Now that is changing. In the past few years, a loose collection of economists and psychologists have started to take seriously the question of happiness and its relation to the economy as a whole. Inspired by experiments like Kahneman's, they have decided that if you want to understand the real impact of things like booms and busts you can't just look at what people do. You have to try to understand--using psychological experiments, long-term national surveys, and macroeconomic studies--how they feel. Krueger and Kahneman, a Princeton colleague, are trying to come up with an accurate way of measuring economic well-being--a sort of G.D.P. of mood. In the meantime, economists are using the flawed measures of happiness that we're currently stuck with to tell us some very interesting things, such as why the economic sentiment seems so bleak, even though the American economy is four trillion dollars bigger and vastly more productive than it was a decade ago.

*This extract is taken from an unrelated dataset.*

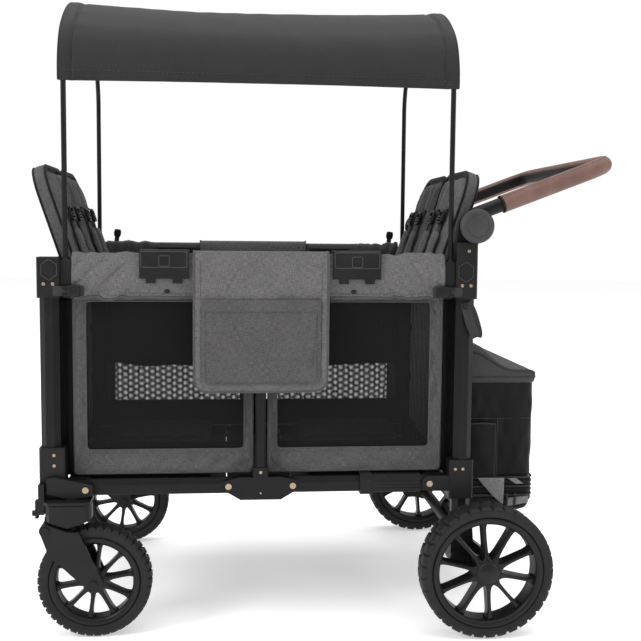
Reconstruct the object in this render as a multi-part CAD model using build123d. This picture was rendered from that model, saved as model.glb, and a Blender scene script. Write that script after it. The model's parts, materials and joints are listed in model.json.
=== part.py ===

There was, for example, the pleasant experiment devised by an M.I.T. psychologist named Dan Ariely. Ariely had each of forty volunteers put "a selected finger" in a vise. Each volunteer endured a series of trials, in which the pressure was kept constant for the whole trial, increased, or decreased. (There was no ice cream.) After each trial, the volunteers, having removed their fingers from the vise, were asked to rate the pain. On average, they said--not surprisingly--that it hurt a lot. What was notable, however, was that when the volunteers had been subjected to decreasing pressure they reported less pain than when the pressure was maintained or increased, even though Ariely had made sure to apply the same amount of total force in each trial.